Shares in Sohu sank to a one-year low last Monday in New York after China ordered the company to remove the US television show The Big Bang Theory from its website. Peers, including Youku Tudou and Baidu, also tumbled after their video business was affected by the campaign.

Weibo Corp, the latest Chinese IT company to debut on Nasdaq, tumbled heavily in late April when its parent company, Sina Corp, lost several online publication licenses and was fined by the authority for pornography offenses.

"On the other hand, the correction seems natural, as some companies had earlier experienced aggressive growth. Investors are concerned about China's macroeconomy and the US' QE [quantitative easing] tapering," said Liu Yanfeng, a partner at Horseshoe Bay Capital in Beijing.

Liu said Alibaba's IPO would definitely impact other Chinese firms listed on the US market.

"For one thing, it will divert capital on the secondary market.

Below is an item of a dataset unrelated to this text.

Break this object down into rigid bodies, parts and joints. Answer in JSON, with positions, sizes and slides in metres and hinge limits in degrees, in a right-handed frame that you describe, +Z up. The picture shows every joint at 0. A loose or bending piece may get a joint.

For another, the valuation of Alibaba is crucial. If it is set too high and faces downward pressure after its IPO, other Chinese listed companies are highly likely to be affected," he said.

Overseas investors returned to Chinese IPOs in late 2013 after mostly avoiding them for years following accounting scandals and delistings. However, some analysts said the brief romance may be over, mainly due to concerns over slowing economic growth.